89th American Meteorological Society Annual Meeting

Wednesday, 14 January 2009: 2:00 PM
Development of a vegetation deposition model for a fast response urban Lagrangian dispersion model
Room 124B (Phoenix Convention Center)
Eric Pardyjak, University of Utah, Salt Lake City, UT; and U. N. Amatul, M. A. Nelson, and M. J. Brown
Over the last few years, a tremendous amount of work has gone into the development of building resolved urban flow and dispersion models for both fast response and basic knowledge applications. Most of these models however, do not explicitly include vegetation even though many built environments have significant vegetated regions in the form of deep continuous plots (e.g., parks), individual trees (e.g. tree-lined streets) or highly interspersed with homes (e.g. suburban neighborhoods). The role of the vegetation on transport and dispersion is particularly important for transport near sources where the concentration flux is largely horizontal and deposition to vegetation is not well represented by classical resistance network formulations.
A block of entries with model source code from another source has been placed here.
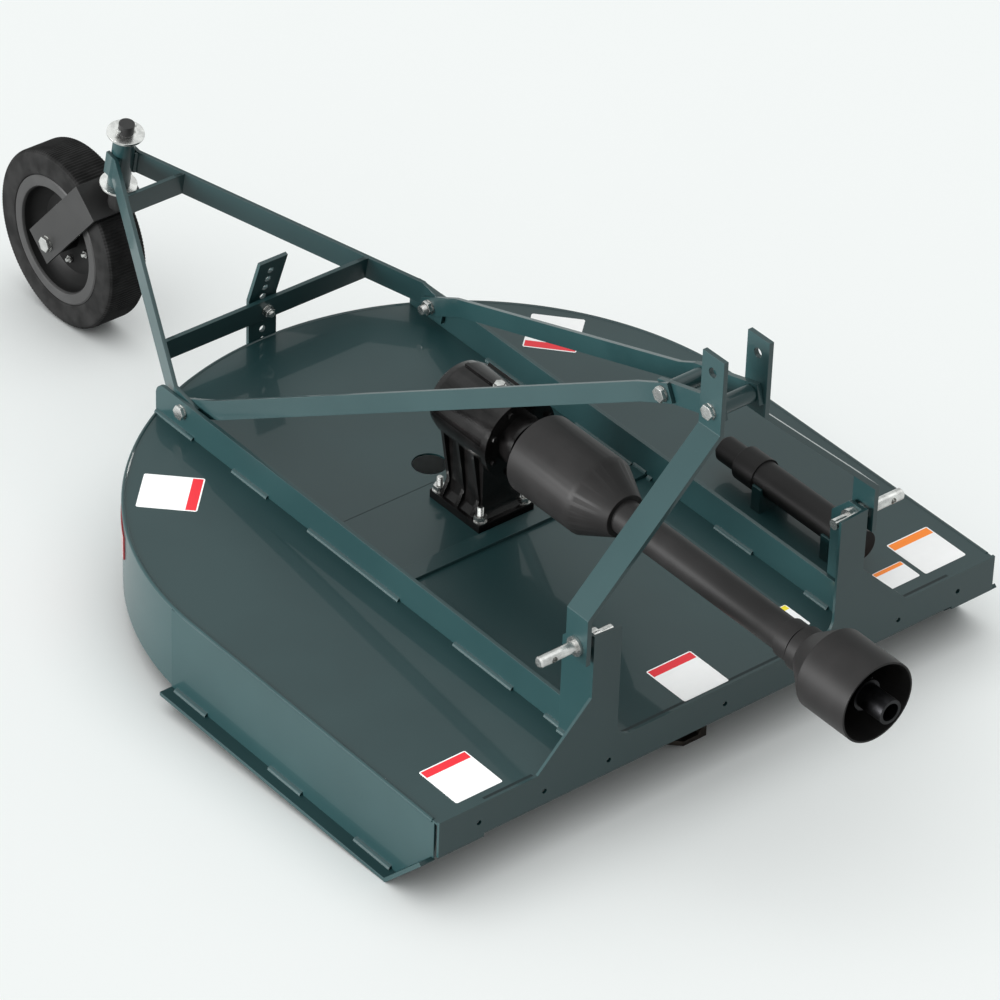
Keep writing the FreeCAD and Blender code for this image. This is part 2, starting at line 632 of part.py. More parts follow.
def hitchPins():
    for word, side in sides:
        body = newBody("hitch_pin_" + word, moved(0, -s.pinBack.value, s.pinHigh.value))
        spacerOut = uprightOuter + s.legSpace
        legOut = spacerOut + s.legThick
        tipChamfer = asSize(3)
        outline = [(0, s.pinInner), (s.pinRadius - 1, s.pinInner), (s.pinRadius - 1, railOuter - s.pinNutLong),
                   (s.pinNutRadius, railOuter - s.pinNutLong), (s.pinNutRadius, railOuter),
                   (s.pinRadius, railOuter), (s.pinRadius, uprightOuter), (s.pinNutRadius, uprightOuter),
                   (s.pinNutRadius, spacerOut - s.faceGap), (s.pinRadius, spacerOut - s.faceGap),
                   (s.pinRadius, legOut + s.faceGap), (s.collarRadius, legOut + s.faceGap),
                   (s.collarRadius, s.pinShoulder), (s.pinRadius, s.pinShoulder),
                   (s.pinRadius, s.pinTip - tipChamfer), (s.pinRadius - tipChamfer, s.pinTip), (0, s.pinTip)]
        outline = [(side * place, radius) for radius, place in outline]
        turn(body, "XZ", [outline], "H_Axis")
        cut(body, "XZ", s.pinRadius * 2, s.pinRadius * 4, [(side * s.lynchPlace, 0, s.lynchRadius)])


def bentBar(corners, thick, side):
    # Outline of a flat bar that runs straight, leans to the middle and runs straight again,
    # from four (place, across) corners of its outer face
    lean = halfAngleTan(corners[1][1] - corners[2][1], corners[2][0] - corners[1][0])
    outer = [(side * across, place) for place, across in corners]
    inner = []
    for number, (place, across) in enumerate(corners):
        shift = thick * lean if number in (1, 2) else 0
        inner.append((side * (across - thick), place - shift))
    return outer + inner[::-1]


mastOuter = s.mastInner + s.legThick
legOuter = uprightOuter + s.legSpace + s.legThick
linkOuter = s.mastInner - s.faceGap
linkInner = linkOuter - s.linkThick
braceFrontOuter = linkOuter + s.faceGap + s.braceThick
armOuter = railInner - s.faceGap
armInner = armOuter - s.tailThick
braceRearOuter = armInner - s.faceGap
braceRearInner = braceRearOuter - s.braceThick


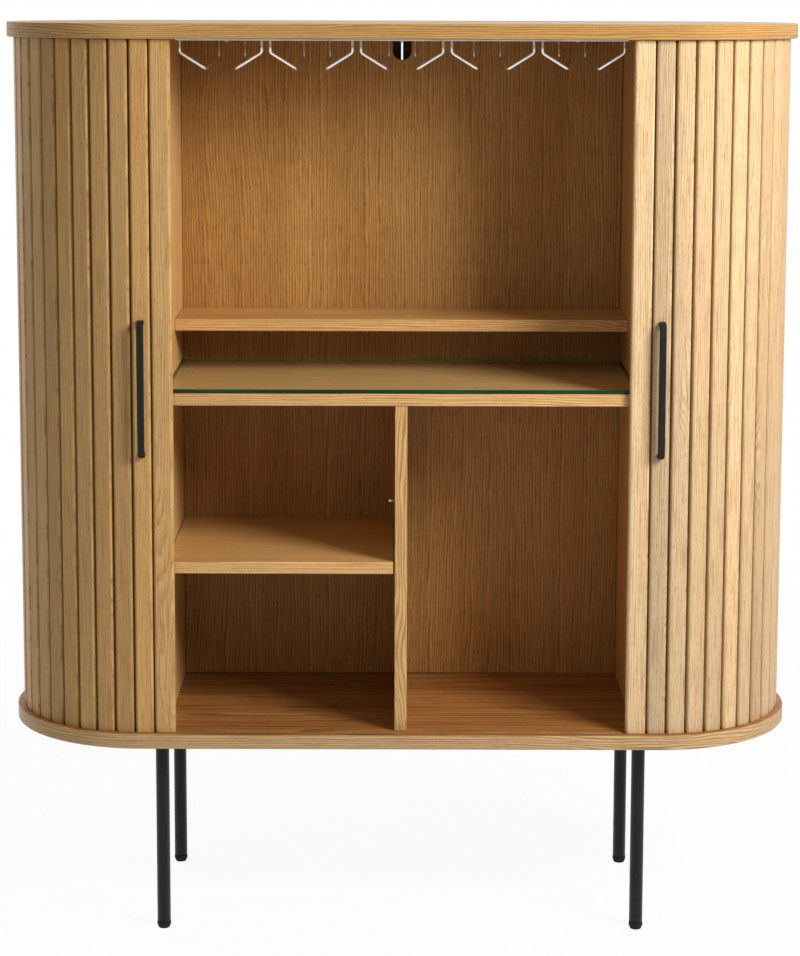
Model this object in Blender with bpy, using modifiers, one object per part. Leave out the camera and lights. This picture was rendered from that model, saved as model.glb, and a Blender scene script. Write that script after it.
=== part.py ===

For this work, a general vegetation deposition model for a Lagrangian dispersion model has been developed and applied within the framework of the QUIC dispersion modeling system. Mean wind, turbulence and deposition models for relatively deep vegetative canopies are presented. In this model, the individual vegetation components (leaves, stems, etc.) of canopies are not explicitly resolved, but are modeled in a bulk sense. The deposition model is an extension of the Raupach et al. (2001) model designed for windbreaks and includes a spatially varying leaf area index. The results are compared to field data for an elevated line release of spores in a wheat canopy.